On the Senator's point of a one-party State with a smaller population, I would think that in a one-party State-I used to live in Florida where there was just one political party in power, and at every election the party workers seldom went out to get votes out because they knew, you see, that a particular nominee was a shoo-in.

But now, with the popular election of the President the number of votes that the party workers could gather and could bring out to the polls would mean a great deal.

This will further strengthen that particular political party and, hopefully, the opposing party will also develop and organize, thus giving that particular State a two-party system, which is much more healthy and a continuous development of one particular party having to rely on some kind of institutional setup to protect its interests.

Senator HRUSKA. Mr. Warren, on your statement, I wish to repeat that I believe there is much merit to your statement.

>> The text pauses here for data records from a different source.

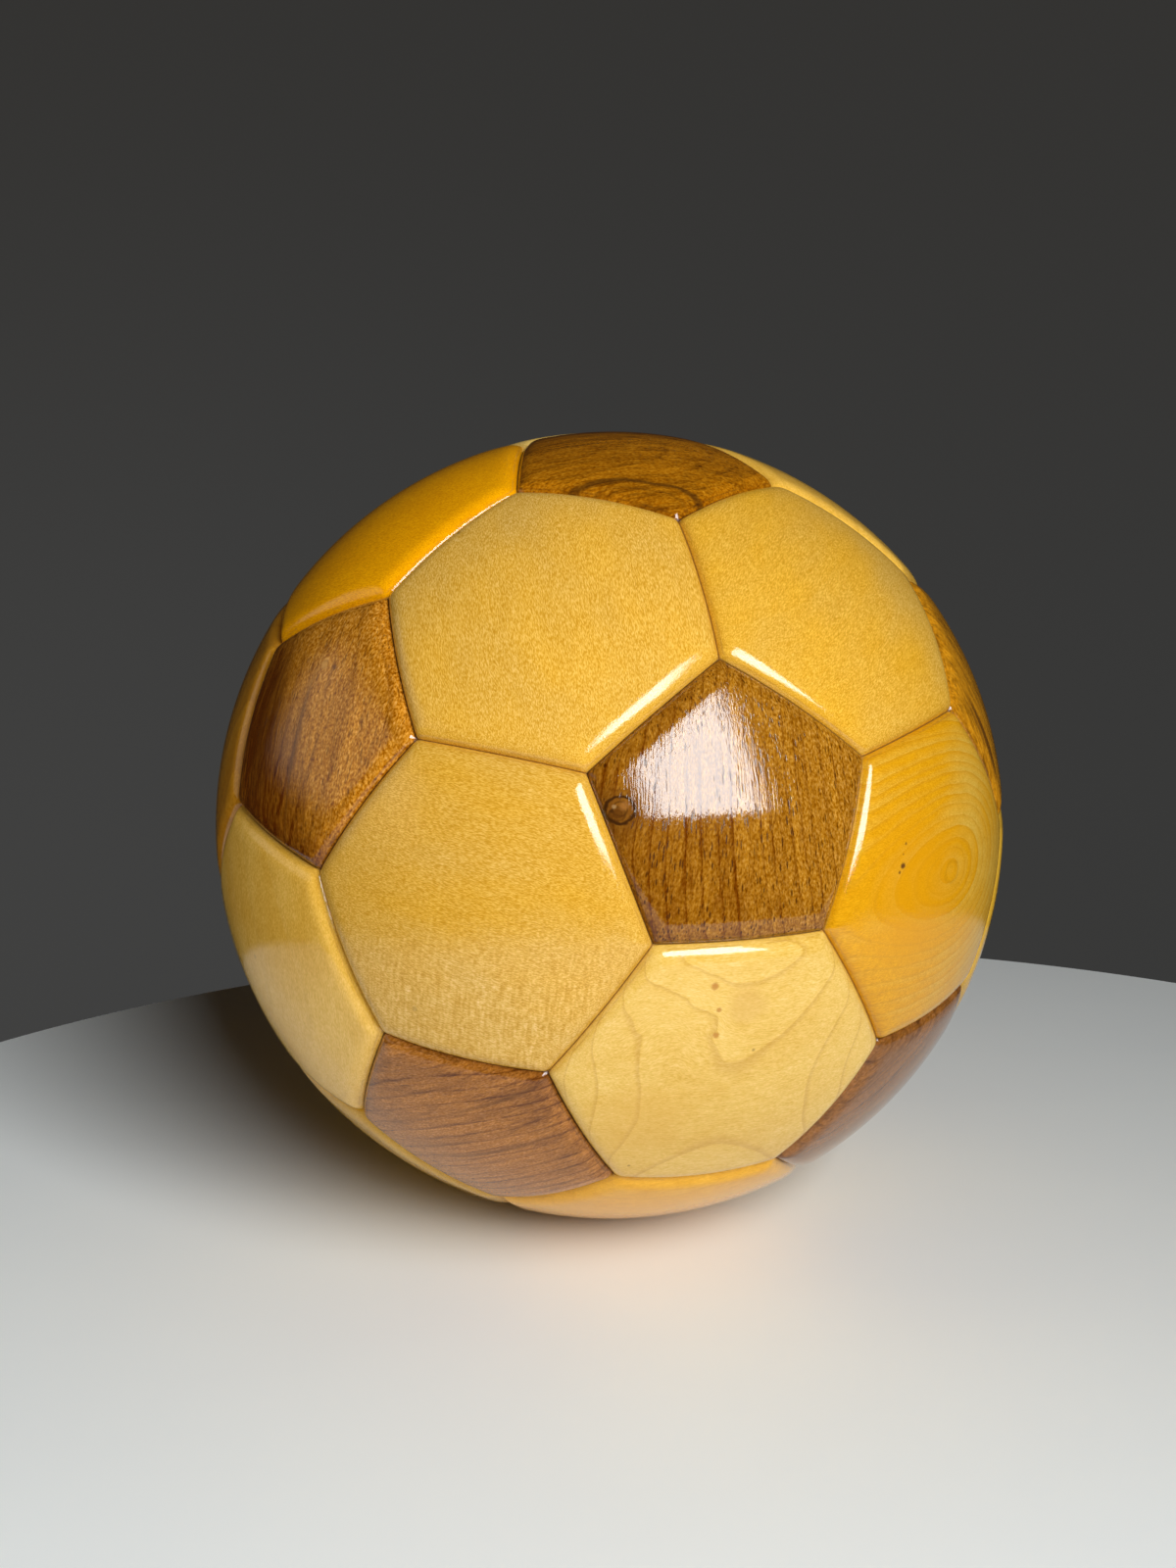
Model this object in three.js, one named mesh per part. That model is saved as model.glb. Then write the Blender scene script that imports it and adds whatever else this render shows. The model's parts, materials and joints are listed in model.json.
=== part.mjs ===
// A wooden football: 12 walnut pentagons and 20 maple hexagons, each a solid board with
// mitred joint faces, glued edge to edge into a hollow ball. The boards are turned and
// sanded to one sphere, and each panel's edges are rolled over, so every joint lies at the
// bottom of a shallow groove.
// Units are millimetres, +Z is up and the origin is the middle of the ball.
import * as THREE from 'three';
import { ConvexGeometry } from 'three/addons/geometries/ConvexGeometry.js';

// Driving dimensions
const BALL_DIAMETER = 220; // across the crowns of two opposite panels
const BOARD_THICKNESS = 22; // a hexagon at its middle, from its flat back to its crown
const EDGE_ROLL_WIDTH = 6.7; // from the joint in to where the rolled edge meets the crown
const GROOVE_DEPTH = 2; // of the joint below the crowns on both sides of it
const GLUE_LINE = 0.3; // between the joint faces of two boards

// How the ball lies: its pole is the middle of the top pentagon
const POLE_SPIN = -1.7; // degrees, of the ball about its pole
const LEAN_SIDEWAYS = 3.6; // degrees, of the pole towards +X
const LEAN_FORWARDS = 10.3; // degrees, of the pole towards -Y

// Fineness of the facets
const SIDE_STEPS = 6; // along a panel's side
const ROLL_STEPS = 4; // across its rolled edge
const CROWN_STEPS = 3; // from the rolled edge in to the middle of its crown

// Finishes: oiled and lacquered hardwood, no two boards quite alike
const WALNUT = '#84521f';
const MAPLE = '#dcb35c';
const GLOSS_ROUGHNESS = 0.22;
const BOARD_SHADES = [0, -0.025, 0.02, -0.012, 0.03]; // lighter or darker, board by board

// The ball is an icosahedron with its corners cut off at a third of each edge, which
// leaves a pentagon at each corner and a hexagon on each face, all of one side length.
const GOLDEN_RATIO = (1 + Math.sqrt(5)) / 2;
const SIDES_OF_CORNER_RADIUS = Math.sqrt(9 * GOLDEN_RATIO + 10) / 2;
const CROWN_RADIUS = BALL_DIAMETER / 2;
const CORNER_RADIUS = CROWN_RADIUS - GROOVE_DEPTH;

// A rolled edge is an arc that leaves the crown smoothly and ends at the joint
const EDGE_ROLL_RADIUS = (EDGE_ROLL_WIDTH ** 2 + GROOVE_DEPTH ** 2) / (2 * GROOVE_DEPTH);
const EDGE_ROLL_ANGLE = Math.asin(EDGE_ROLL_WIDTH / EDGE_ROLL_RADIUS);

// The regular polygon of so many sides whose corners lie at a given radius from the
// middle of the ball: how far out its flat lies, and how far its mitres lean from its axis.
function flatPanel(sides, cornerRadius) {
  const side = cornerRadius / SIDES_OF_CORNER_RADIUS;
  const height = Math.sqrt(cornerRadius ** 2 - (side / (2 * Math.sin(Math.PI / sides))) ** 2);
  const inradius = side / (2 * Math.tan(Math.PI / sides));
  return { height, mitre: Math.atan2(inradius, height) };
}

// The hollow's corners: a hexagon's back lies one board thickness in from its crown
const hexagonFlat = flatPanel(6, CORNER_RADIUS);
const HOLLOW_CORNER_RADIUS =
  (CROWN_RADIUS - BOARD_THICKNESS) * (CORNER_RADIUS / hexagonFlat.height);

// A row of points along the side that faces +X, on a sphere of the given radius and at an
// equal distance from that side's mitre plane, from corner to corner. The last point is
// left to the next side.
function rowAlongSide(sides, mitre, radius, fromMitre, steps) {
  const reach = Math.sqrt(radius ** 2 - fromMitre ** 2);
  const slant = Math.tan(Math.PI / sides);
  const skew = slant * Math.sin(mitre);
  const inset = (fromMitre * Math.cos(mitre) * slant) / reach;
  const corner = Math.atan(skew) - Math.asin(inset / Math.hypot(1, skew));
  const row = [];
  for (let step = 0; step < steps; step += 1) {
    const turn = corner * ((2 * step) / steps - 1);
    const out = reach * Math.cos(turn);
    row.push(new THREE.Vector3(
      out * Math.sin(mitre) - fromMitre * Math.cos(mitre),
      reach * Math.sin(turn),
      out * Math.cos(mitre) + fromMitre * Math.sin(mitre),
    ));
  }
  return row;
}

// One panel, lying on +Z with the middle of a side towards +X. It is convex, so its skin
// is the hull of its crown, its rolled edges and the corners of its flat back.
function panelGeometry(sides) {
  const { mitre } = flatPanel(sides, CORNER_RADIUS);
  const back = flatPanel(sides, HOLLOW_CORNER_RADIUS).height;
  const halfGlue = GLUE_LINE / 2;
  const rows = [];

  // the rolled edge, from the joint face up to the crown
  for (let step = 0; step <= ROLL_STEPS; step += 1) {
    const angle = EDGE_ROLL_ANGLE * (1 - step / ROLL_STEPS);
    const radius = CROWN_RADIUS - EDGE_ROLL_RADIUS * (1 - Math.cos(angle));
    const fromJoint = EDGE_ROLL_WIDTH - EDGE_ROLL_RADIUS * Math.sin(angle);
    rows.push(rowAlongSide(sides, mitre, radius, halfGlue + fromJoint, SIDE_STEPS));
  }

  // the crown, in rows that shorten towards the middle of the panel
  const rollEnd = halfGlue + EDGE_ROLL_WIDTH;
  const middle = CROWN_RADIUS * Math.sin(mitre);
  for (let step = 1; step < CROWN_STEPS; step += 1) {
    const inward = step / CROWN_STEPS;
    const fromMitre = rollEnd + (middle - rollEnd) * inward;
    const steps = Math.max(1, Math.round(SIDE_STEPS * (1 - inward)));
    rows.push(rowAlongSide(sides, mitre, CROWN_RADIUS, fromMitre, steps));
  }

  // the corners of the back, where two mitres and the flat meet
  const backInradius = back * Math.tan(mitre) - halfGlue / Math.cos(mitre);
  const backCorner = -backInradius * Math.tan(Math.PI / sides);
  rows.push([new THREE.Vector3(backInradius, backCorner, back)]);

  const points = [new THREE.Vector3(0, 0, CROWN_RADIUS)];
  const upAxis = new THREE.Vector3(0, 0, 1);
  for (let side = 0; side < sides; side += 1) {
    const turn = (side * 2 * Math.PI) / sides;
    for (const point of rows.flat()) {
      points.push(point.clone().applyAxisAngle(upAxis, turn));
    }
  }
  return new ConvexGeometry(points);
}

const pentagonGeometry = panelGeometry(5);
const hexagonGeometry = panelGeometry(6);
const football = new THREE.Group();
football.rotation.set(
  THREE.MathUtils.degToRad(LEAN_FORWARDS),
  THREE.MathUtils.degToRad(LEAN_SIDEWAYS),
  THREE.MathUtils.degToRad(POLE_SPIN),
);

// Glues one board into the ball: its axis points out of the ball, and the middle of one of
// its sides faces the neighbour given.
function addPanel(name, geometry, wood, axis, neighbour) {
  const shade = BOARD_SHADES[football.children.length % BOARD_SHADES.length];
  const material = new THREE.MeshStandardMaterial({
    color: new THREE.Color(wood).offsetHSL(0, 0, shade),
    roughness: GLOSS_ROUGHNESS,
    metalness: 0,
  });
  const panel = new THREE.Mesh(geometry, material);
  const z = axis.clone().normalize();
  const x = neighbour.clone().projectOnPlane(z).normalize();
  const y = z.clone().cross(x);
  panel.quaternion.setFromRotationMatrix(new THREE.Matrix4().makeBasis(x, y, z));
  panel.name = name;
  football.add(panel);
}

// The 12 corners of the icosahedron: the poles, and a ring of five towards each of them
const top = new THREE.Vector3(0, 0, 1);
const bottom = new THREE.Vector3(0, 0, -1);
const RING_LATITUDE = Math.atan(1 / 2);
function ringCorner(latitude, fifths) {
  const corner = new THREE.Vector3(Math.cos(latitude), 0, Math.sin(latitude));
  return corner.applyAxisAngle(top, (fifths * 2 * Math.PI) / 5);
}
const upper = [0, 1, 2, 3, 4].map((n) => ringCorner(RING_LATITUDE, n));
const lower = [0, 1, 2, 3, 4].map((n) => ringCorner(-RING_LATITUDE, n + 0.5));

function addPentagon(name, corner, nextCorner, thirdCorner) {
  const hexagonBeside = corner.clone().add(nextCorner).add(thirdCorner);
  addPanel(name, pentagonGeometry, WALNUT, corner, hexagonBeside);
}

function addHexagon(name, corners) {
  const axis = corners[0].clone().add(corners[1]).add(corners[2]);
  addPanel(name, hexagonGeometry, MAPLE, axis, corners[0]);
}

addPentagon('pentagon_top', top, upper[0], upper[1]);
for (let n = 0; n < 5; n += 1) {
  const next = (n + 1) % 5;
  addPentagon(`pentagon_upper_${n + 1}`, upper[n], upper[next], top);
  addPentagon(`pentagon_lower_${n + 1}`, lower[n], lower[next], bottom);
  addHexagon(`hexagon_top_${n + 1}`, [top, upper[n], upper[next]]);
  addHexagon(`hexagon_upper_${n + 1}`, [lower[n], upper[n], upper[next]]);
  addHexagon(`hexagon_lower_${n + 1}`, [upper[next], lower[n], lower[next]]);
  addHexagon(`hexagon_bottom_${n + 1}`, [bottom, lower[n], lower[next]]);
}
addPentagon('pentagon_bottom', bottom, lower[0], lower[1]);

export default football;
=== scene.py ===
import json
import math
import random

import bpy
import numpy as np
from mathutils import Matrix, Vector

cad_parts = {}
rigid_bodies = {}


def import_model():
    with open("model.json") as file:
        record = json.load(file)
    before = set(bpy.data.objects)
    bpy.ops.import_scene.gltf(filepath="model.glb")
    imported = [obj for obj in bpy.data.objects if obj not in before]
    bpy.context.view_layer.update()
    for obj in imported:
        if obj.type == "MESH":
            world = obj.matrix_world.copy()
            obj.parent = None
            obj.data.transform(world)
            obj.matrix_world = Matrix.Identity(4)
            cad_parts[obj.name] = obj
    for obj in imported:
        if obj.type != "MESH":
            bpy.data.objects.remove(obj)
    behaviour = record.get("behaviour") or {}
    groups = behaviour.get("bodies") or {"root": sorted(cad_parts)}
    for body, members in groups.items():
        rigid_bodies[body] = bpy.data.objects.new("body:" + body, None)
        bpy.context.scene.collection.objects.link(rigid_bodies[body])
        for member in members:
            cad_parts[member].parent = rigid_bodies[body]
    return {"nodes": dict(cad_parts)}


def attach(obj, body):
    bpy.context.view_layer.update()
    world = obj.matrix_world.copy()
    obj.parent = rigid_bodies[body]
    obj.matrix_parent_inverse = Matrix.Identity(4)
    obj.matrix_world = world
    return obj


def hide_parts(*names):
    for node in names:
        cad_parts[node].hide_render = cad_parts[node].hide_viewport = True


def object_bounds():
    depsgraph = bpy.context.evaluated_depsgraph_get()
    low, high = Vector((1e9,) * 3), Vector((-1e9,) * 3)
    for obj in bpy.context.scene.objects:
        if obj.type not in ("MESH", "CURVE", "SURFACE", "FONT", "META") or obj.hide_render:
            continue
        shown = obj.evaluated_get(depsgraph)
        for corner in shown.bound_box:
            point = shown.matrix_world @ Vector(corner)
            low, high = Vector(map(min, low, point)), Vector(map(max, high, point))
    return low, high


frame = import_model()
cad_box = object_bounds()

# ==== The walnut pentagons ====================================================
# Twelve five-sided boards of solid walnut. Their sides are mitred and glued to the hexagons
# round them, their faces are turned and sanded to one sphere, and their edges are rolled
# over by hand, so that each joint lies in a shallow groove. All is lacquered to a gloss.

PENTAGON_SIDES = 5
ROLL_WIDTH = 0.0064  # of the rolled edge, in from the joint
CORNER_EASING = 0.0014  # over which two rolled edges run into each other
ARRIS_WIDTH = 0.0012  # of the tighter rounding where the rolled edge dips into the joint
ARRIS_SLOPE = 0.7  # that this rounding adds to the rolled edge at the joint
GLUE_LINE = 0.00006  # between the joint faces of two boards
FACE_ROWS = 34  # rows of faces from the middle of a board to its joint
FACE_COLUMNS = 40  # faces along one side of a board
ROW_CROWDING = 1.6  # how much closer the rows lie towards the joint
WELD_DISTANCE = 0.000001  # under which the points of two sides become one


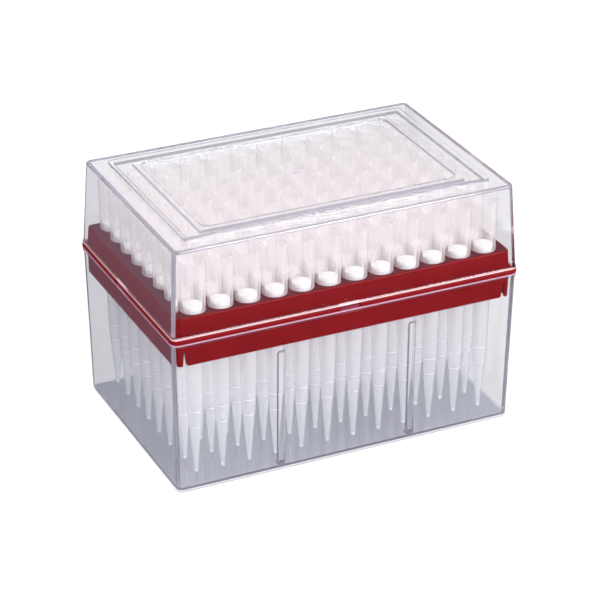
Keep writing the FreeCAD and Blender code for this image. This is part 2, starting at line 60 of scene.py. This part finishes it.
def add_node(
    tree: bpy.types.NodeTree,
    kind: str,
    values: dict[str | int, object] | None = None,
    links: dict[str | int, bpy.types.NodeSocket] | None = None,
    **settings: object,
) -> bpy.types.Node:
    """Add a node to a tree.

    Args:
        tree: the tree that gets the node.
        kind: the node's type name.
        values: plain values for its inputs, by input name or index.
        links: output sockets that feed its inputs, by input name or index.
        settings: the node's own properties.

    Returns:
        The new node.
    """
    node = tree.nodes.new(kind)
    for name, value in settings.items():
        setattr(node, name, value)
    for name, value in (values or {}).items():
        node.inputs[name].default_value = value
    for name, socket in (links or {}).items():
        tree.links.new(socket, node.inputs[name])
    return node


def new_material(name: str) -> tuple[bpy.types.Material, bpy.types.NodeTree, bpy.types.Node]:
    """Make an empty node material.

    Args:
        name: the material's name.

    Returns:
        The material, its node tree and its output node.
    """
    material = bpy.data.materials.new(name)
    material.use_nodes = True
    tree = material.node_tree
    tree.nodes.clear()
    return material, tree, tree.nodes.new("ShaderNodeOutputMaterial")


def lamps_pass(tree: bpy.types.NodeTree) -> bpy.types.NodeSocket:
    """Tell rays that carry light on to what is behind from rays that look.

    Args:
        tree: the tree that gets the switch.

    Returns:
        A socket that is 1 for rays of light and 0 for rays that look.
    """
    path = add_node(tree, "ShaderNodeLightPath")
    return add_node(
        tree,
        "ShaderNodeMath",
        links={0: path.outputs["Is Shadow Ray"], 1: path.outputs["Is Diffuse Ray"]},
        operation="MAXIMUM",
    ).outputs[0]


def mirror_paths(tree: bpy.types.NodeTree) -> bpy.types.NodeSocket:
    """Tell paths that a mirror has turned from the rest.

    Args:
        tree: the tree that gets the switch.

    Returns:
        A socket that is 1 for paths that a mirror has turned and 0 for the rest.
    """
    path = add_node(tree, "ShaderNodeLightPath")
    return add_node(
        tree,
        "ShaderNodeMath",
        values={1: 0.0},
        links={0: path.outputs["Glossy Depth"]},
        operation="GREATER_THAN",
    ).outputs[0]


def height_in(tree: bpy.types.NodeTree) -> bpy.types.NodeSocket:
    """The height above the foot, in metres, at each point of a piece."""
    place = add_node(tree, "ShaderNodeTexCoord")
    return add_node(tree, "ShaderNodeSeparateXYZ", links={0: place.outputs["Object"]}).outputs["Z"]


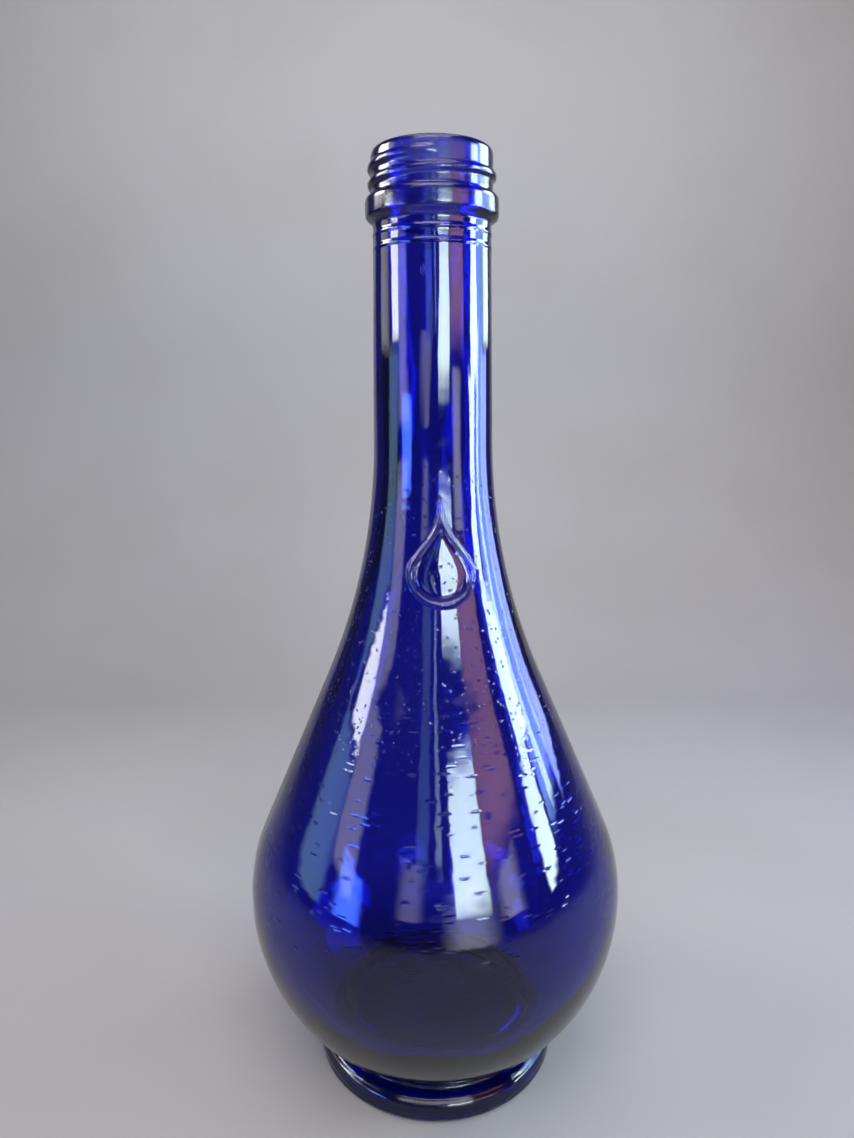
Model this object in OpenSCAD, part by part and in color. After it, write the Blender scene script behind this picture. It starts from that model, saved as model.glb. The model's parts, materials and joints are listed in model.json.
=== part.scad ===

But in order to achieve the result you ask, we would have to amend the Constitution to say the States are no longer going to be the ones who determine the qualifications of their own voters.

Mr. WARREN. Well, on that score, I think not because it can be left to the States and the qualifications for the voting can be done by them. Senator HRUSKA. Štate qualification allows for some flexibility. Mr. WARREN. The question I am asking is what we are basically confronted with here is a concern for the minority vote, whether the State, the small State, being the minority in relation to the large State-I mean, this is basically what we are trying to protect, a minority. Right. The statement that I made, and you will notice the last part of it was I said that it was the most equitable system, and my concern is not only to be equitable to a certain State but to be equitable to all the citizens of the United States.